Think about this. You ultimately want a torque at your drive wheel. There is an infinite variety of methods to arrive at that torque. Do the methods become better or worse as you add additional complexity?

You can have your equivalent effects of gearing by just growing radius. The magnets move past the teeth faster and they apply there force on a longer moment arm, the difference is, you don't carry around a bunch of non-active material mass and waste energy grinding gears together when you do it in one stage.

I agree that today the market is badly lacking in ultra light weight very high efficiency/performance direct drive hubmotors. That does not change the fact that it is the ultimate drive solution, only that people are currently choosing to settle for less.

It took building deathbike for me to finally realize a multi speed transmission in an EV is a folly. Once you experience more torque than you can possibly apply even in the best of situations, while holding this unusably extreme torque all the way to a top speed you don't have the balls to reach, you realize immediately that any other nonsense like needing to change gears is just wasting your time, and giving your power train new and unnecessary failure modes.

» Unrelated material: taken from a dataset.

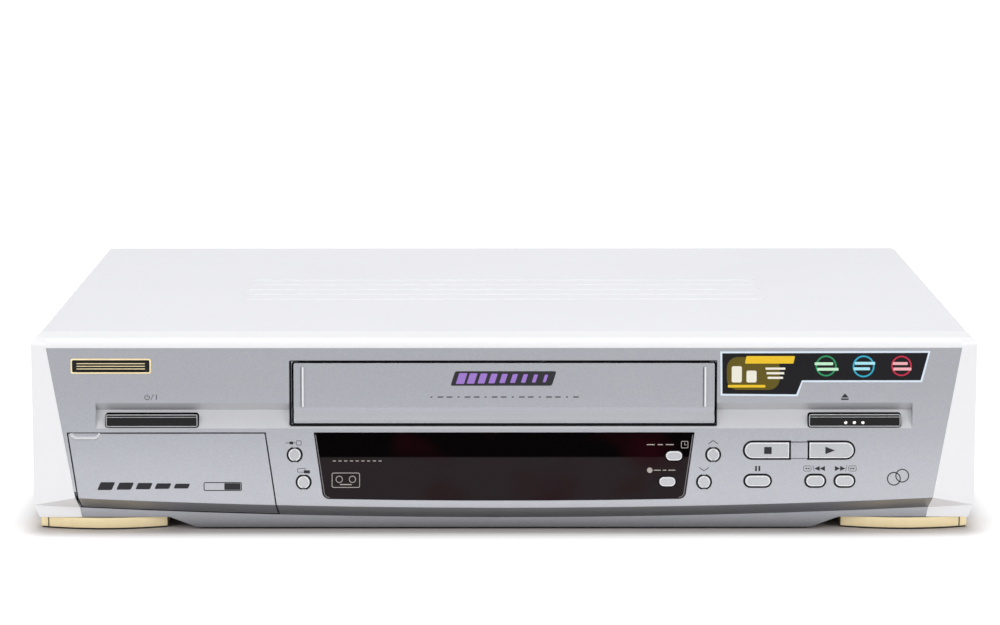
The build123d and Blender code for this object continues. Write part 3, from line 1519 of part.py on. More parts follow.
# ---------------------------------------------------------------- loading cam, worm and motor
with BuildPart() as cam_gear:
    with BuildSketch(Plane.XY.offset(cam_low)):
        with Locations(spot(*cam_centre)[:2]):
            Circle(cam_r - cam_tooth[0] / 2)
            with PolarLocations(cam_r - cam_tooth[0] / 2, 48):
                Rectangle(*cam_tooth)
            Circle(arm_post_r + turn_play, mode=Mode.SUBTRACT)
    extrude(amount=cam_wall)
    # the cam track in its upper side
    with BuildSketch(Plane.XY.offset(cam_low + cam_wall - cam_track_depth)):
        with Locations(spot(cam_centre[0] + cam_throw, cam_centre[1])[:2]):
            Circle(cam_track_r)
            Circle(cam_track_r - cam_track_wide, mode=Mode.SUBTRACT)
    extrude(amount=cam_track_depth, mode=Mode.SUBTRACT)
keep(cam_gear, "cam_gear")

worm_x = cam_centre[0] - cam_r - worm_r - worm_gap
worm_height = cam_low + cam_wall / 2
worm_front = cam_centre[1] - worm_length / 2
motor_front = worm_front + worm_length + worm_shaft_bare
with BuildPart() as loading_worm:
    with BuildSketch(skirt_plane.offset(-motor_front - worm_shaft_in)):
        with Locations((worm_x, worm_height)):
            Circle(worm_shaft_r)
    extrude(amount=worm_length + worm_shaft_bare + worm_shaft_in)
    for index in range(int(worm_length / worm_rib)):
        with BuildSketch(skirt_plane.offset(-worm_front - index * worm_rib)):
            with Locations((worm_x, worm_height)):
                Circle(worm_r if index % 2 == 0 else worm_r - worm_groove)
        extrude(amount=-worm_rib)
keep(loading_worm, "loading_worm")

with BuildPart() as loading_motor:
    with BuildSketch(skirt_plane.offset(-motor_front)):
        with Locations((worm_x, worm_height)):
            Circle(loading_motor_r)
    extrude(amount=-loading_motor_long)
    with BuildSketch(skirt_plane.offset(-motor_front)):
        with Locations((worm_x, worm_height)):
            Circle(worm_shaft_r + turn_play)
    extrude(amount=-worm_shaft_in - seam, mode=Mode.SUBTRACT)
    # strap up to the deck
    with Locations(spot(worm_x, motor_front + motor_strap[1], worm_height)):
        Box(*motor_strap, deck_height - worm_height, align=(Align.CENTER, Align.CENTER, Align.MIN))
keep(loading_motor, "loading_motor")

# ---------------------------------------------------------------- cassette carriage and its brackets
slot_wide = 2 * (carriage_pin_r + slot_play)
with BuildPart() as loader_brackets:
    for side in (-1, 1):
        with BuildSketch(Plane.YZ.offset(side * bracket_x)):
            with Locations((back_of((bracket_front + bracket_back) / 2), (deck_top + bracket_top) / 2)):
                Rectangle(bracket_back - bracket_front, bracket_top - deck_top)
        extrude(amount=side * bracket_wall)
    # an L-shaped slot for each pin: forward along the top, then straight down at its back end
    with BuildSketch(Plane.YZ):
        for pin in carriage_pins:
            with Locations((back_of(pin - carriage_travel / 2), pin_height)):
                SlotOverall(carriage_travel + slot_wide, slot_wide)
            with Locations((back_of(pin), pin_height - carriage_drop / 2)):
                SlotOverall(carriage_drop + slot_wide, slot_wide, rotation=90)
    extrude(amount=2 * bracket_x, both=True, mode=Mode.SUBTRACT)
    with BuildSketch(Plane.XY.offset(bracket_top - tie_wall)):
        for depth in (bracket_front + tie_wide, bracket_back - tie_wide):
            with Locations((0, back_of(depth))):
                Rectangle(2 * bracket_x + bracket_wall, tie_wide)
    extrude(amount=tie_wall)
keep(loader_brackets, "loader_brackets")

# plates outside the brackets that draw the carriage in by its pins, joined by a bar over the top
slide_middle = sum(carriage_pins) / 2
with BuildPart() as loader_slide:
    for side in (-1, 1):
        with BuildSketch(Plane.YZ.offset(side * slide_x)):
            with Locations((back_of(slide_middle), pin_height - carriage_drop / 2)):
                RectangleRounded(
                    carriage_pins[1] - carriage_pins[0] + 2 * slide_margin, carriage_drop + 2 * slide_margin,
                    slide_round,
                )
            with Locations((back_of(slide_middle), pin_height)):
                Rectangle(slide_bar, slide_top - pin_height, align=(Align.CENTER, Align.MIN))
            with Locations([(back_of(pin), pin_height - carriage_drop / 2) for pin in carriage_pins]):
                SlotOverall(carriage_drop + slot_wide, slot_wide, rotation=90, mode=Mode.SUBTRACT)
        extrude(amount=side * slide_wall)
    with BuildSketch(Plane.XY.offset(slide_top - slide_wall)):
        with Locations((0, back_of(slide_middle))):
            Rectangle(2 * (slide_x + slide_wall), slide_bar)
    extrude(amount=slide_wall)
keep(loader_slide, "loader_slide")

with BuildPart() as cassette_carriage:
    with BuildSketch(Plane.XY.offset(bay_low - carriage_wall)):
        with Locations((0, back_of(carriage_front + carriage_length / 2))):
            Rectangle(2 * (cassette_half + carriage_wall), carriage_length)
    extrude(amount=bay_high - bay_low + 2 * carriage_wall)
    with BuildSketch(Plane.XY.offset(bay_low)):
        with Locations((0, back_of(carriage_front + carriage_length / 2))):
            Rectangle(2 * cassette_half, carriage_length + 2)
    extrude(amount=bay_high - bay_low, mode=Mode.SUBTRACT)
    # the floor is open between the ledges, so that the reel tables reach the cassette
    with BuildSketch(Plane.XY.offset(bay_low - 2 * carriage_wall)):
        with Locations((0, back_of(carriage_front + sill))):
            Rectangle(2 * (cassette_half - ledge), carriage_length, align=(Align.CENTER, Align.MIN))
    extrude(amount=3 * carriage_wall, mode=Mode.SUBTRACT)
    with BuildSketch(Plane.XY.offset(bay_high)):
        with Locations((0, back_of(carriage_front + window_at))):
            with GridLocations(window_pitch, 1, 3, 1):
                RectangleRounded(*window_size, window_round)
    extrude(amount=2 * carriage_wall, mode=Mode.SUBTRACT)
    with BuildSketch(Plane.YZ):
        for pin in carriage_pins:
            with Locations((back_of(pin), pin_height)):
                Circle(carriage_pin_r)
    extrude(amount=slide_x + slide_wall + pin_proud, both=True)
    with BuildSketch(Plane.XY.offset(bay_low)):
        with Locations((0, back_of(carriage_front + carriage_length / 2))):
            Rectangle(2 * cassette_half, carriage_length + 2)
    extrude(amount=bay_high - bay_low, mode=Mode.SUBTRACT)
keep(cassette_carriage, "cassette_carriage")

# leaf springs under the carriage's roof, bowed down between their ends
spring_x = 46.0
spring_front, spring_back = 4.0, 48.0  # behind the carriage's front
spring_flat = 16.0
spring_wall = 0.4
spring_bow = 0.8
spring_wide = 6.0
bow_front = carriage_front + spring_front + spring_flat
bow_middle = (bow_front + carriage_front + spring_back) / 2
leaf = [
    (carriage_front + spring_front, 0), (bow_front, 0), (bow_middle, spring_bow),
    (carriage_front + spring_back, 0),
]
with BuildPart() as cassette_springs:
    for x in (-spring_x, spring_x):
        with BuildSketch(Plane.YZ.offset(x)):
            with BuildLine():
                Polyline(
                    *[(back_of(depth), bay_high - drop) for depth, drop in leaf],
                    *[(back_of(depth), bay_high - drop - spring_wall) for depth, drop in reversed(leaf)],
                    close=True,
                )
            make_face()
        extrude(amount=spring_wide / 2, both=True)
keep(cassette_springs, "cassette_springs")

# ---------------------------------------------------------------- files
os.makedirs("parts", exist_ok=True)
for name, part in pieces.items():
    export_step(part, f"parts/{name}.step")
    print(name, len(part.solids()), round(part.volume), part.is_valid)
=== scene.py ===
import bpy
import bmesh
import json
import math
import numpy as np
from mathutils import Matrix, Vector


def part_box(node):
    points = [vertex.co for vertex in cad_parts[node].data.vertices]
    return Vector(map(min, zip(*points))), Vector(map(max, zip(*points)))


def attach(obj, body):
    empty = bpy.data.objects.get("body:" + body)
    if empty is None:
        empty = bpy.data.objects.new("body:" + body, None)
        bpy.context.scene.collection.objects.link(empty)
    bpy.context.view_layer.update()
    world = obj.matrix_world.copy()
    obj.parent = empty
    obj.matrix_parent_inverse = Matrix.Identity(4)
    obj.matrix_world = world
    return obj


# A video cassette recorder: finishes for its CAD pieces, and the prints, pins and trims that they carry.
# Shapes are written in millimetres and turned to metres when they are placed.
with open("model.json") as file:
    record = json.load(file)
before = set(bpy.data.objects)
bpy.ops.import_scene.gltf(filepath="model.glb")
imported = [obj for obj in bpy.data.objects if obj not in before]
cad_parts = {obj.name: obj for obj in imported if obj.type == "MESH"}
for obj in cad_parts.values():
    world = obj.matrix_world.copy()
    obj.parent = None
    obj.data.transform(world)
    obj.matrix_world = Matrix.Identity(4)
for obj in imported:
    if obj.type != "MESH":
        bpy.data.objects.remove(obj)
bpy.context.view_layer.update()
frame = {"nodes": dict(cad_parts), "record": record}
nodes = frame["nodes"]
mm = 0.001

# the leaning face, counted from the skirt under it
face = {
    "coverBack": 291.7,  # skirt to the cover's back edge
    "panel": 290.2,  # skirt to the rear panel's outer side
    "top": 84.6, "topReach": 2.9,  # height of the face's upper edge, and how far it stands before the skirt
    "foot": 16.4, "footReach": 7.8,
}
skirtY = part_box("top_cover")[1].y / mm - face["coverBack"]
faceSlope = (face["footReach"] - face["topReach"]) / (face["top"] - face["foot"])
lean = math.atan(faceSlope)


def onFace(u, v, lift):
    # x is u; y follows the face's line at height v; lift goes out along the face's normal
    y = skirtY - face["topReach"] - (face["top"] - v) * faceSlope - lift * math.cos(lean)
    return np.stack([u, y, v + lift * math.sin(lean)], -1) * mm


def liftedFace(base):
    # the same, from a surface that stands base off the face
    return lambda u, v, lift: onFace(u, v, lift + base)


def onRear(depth):
    # an upright plane that looks backwards, depth behind the skirt: lift goes to +Y
    return lambda u, v, lift: np.stack([u, skirtY + depth + lift, v], -1) * mm


# --- meshes
def patch(outline):
    # a flat area: its outline carried from h = 0 to h = 1, with both ends closed
    ring = np.asarray(outline, float)
    n = len(ring)
    points = np.concatenate([np.column_stack([ring, np.zeros(n)]), np.column_stack([ring, np.ones(n)])])
    k = np.arange(n)
    sides = np.column_stack([k, (k + 1) % n, (k + 1) % n + n, k + n])
    return points, [*sides.tolist(), list(range(n - 1, -1, -1)), list(range(n, 2 * n))]


def ribbon(path, width, closed=False):
    # a stroke: at each point of the path the two edges lie half a width along the mitred normal
    path = np.asarray(path, float)
    n = len(path)
    ahead = np.roll(path, -1, 0) - path
    behind = path - np.roll(path, 1, 0)
    if not closed:
        ahead[-1], behind[0] = behind[-1], ahead[0]
    a = ahead / np.linalg.norm(ahead, axis=1, keepdims=True)
    b = behind / np.linalg.norm(behind, axis=1, keepdims=True)
    normal = np.column_stack([-(a + b)[:, 1], (a + b)[:, 0]])
    normal /= np.linalg.norm(normal, axis=1, keepdims=True)
    cosine = np.clip((normal * np.column_stack([-b[:, 1], b[:, 0]])).sum(1, keepdims=True), 0.4, 1)
    shift = normal / cosine * width / 2
    left, right = path + shift, path - shift
    low, high = np.zeros(n), np.ones(n)
    points = np.concatenate([
        np.column_stack([left, low]), np.column_stack([right, low]),
        np.column_stack([right, high]), np.column_stack([left, high]),
    ])
    k = np.arange(n if closed else n - 1)
    j = (k + 1) % n
    faces = []
    for one in range(4):
        two = (one + 1) % 4
        faces += np.column_stack([k + one * n, j + one * n, j + two * n, k + two * n]).tolist()
    if not closed:
        faces += [[0, n, 2 * n, 3 * n], [n - 1, 4 * n - 1, 3 * n - 1, 2 * n - 1]]
    return points, faces


def arc(cx, cy, radius, start, end, steps=24):
    # points at equal angles from start to end, in degrees, on a circle
    t = np.radians(np.linspace(start, end, steps))
    return np.column_stack([cx + radius * np.cos(t), cy + radius * np.sin(t)])


def circle(cx, cy, radius, steps=40):
    return arc(cx, cy, radius, 0, 360, steps + 1)[:-1]


def roundedBox(cx, cy, wide, tall, radius, slant=0.0):
    # four quarter arcs joined by straight sides; slant moves a point across by its height times slant
    corners = [(1, 1, 0), (-1, 1, 90), (-1, -1, 180), (1, -1, 270)]
    ring = np.concatenate([
        arc(sx * (wide / 2 - radius), sy * (tall / 2 - radius), radius, turn, turn + 90, 7)
        for sx, sy, turn in corners
    ])
    ring[:, 0] += ring[:, 1] * slant
    return ring + (cx, cy)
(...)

I'm in China at the moment, but I will be back soon, and if you ever visit Santa Cruz I will let you ride deathbike and you will immediately gain awareness that all the transmission related BS was just noisey parts grinding around on each other in a box rather than something to be desired in an EV drivetrain.
 
While the ideal of a ultra light weight super high power dd hub motor is in the dream stages, we can enjoy the benefits of mounting many existing excellent motor designs mid ship with one efficient quiet reduction stage. As on the zero. This is not all down side as it will greatly benefit bike balance and reduce the un-sprung wheel mass with all it's ills. It will also benefit with regards to reduced motor size/ weight and battery /controller requirements as mentioned. Certainly trade offs that seem well worth the efficiency losses at least at this stage of commercial motor availability.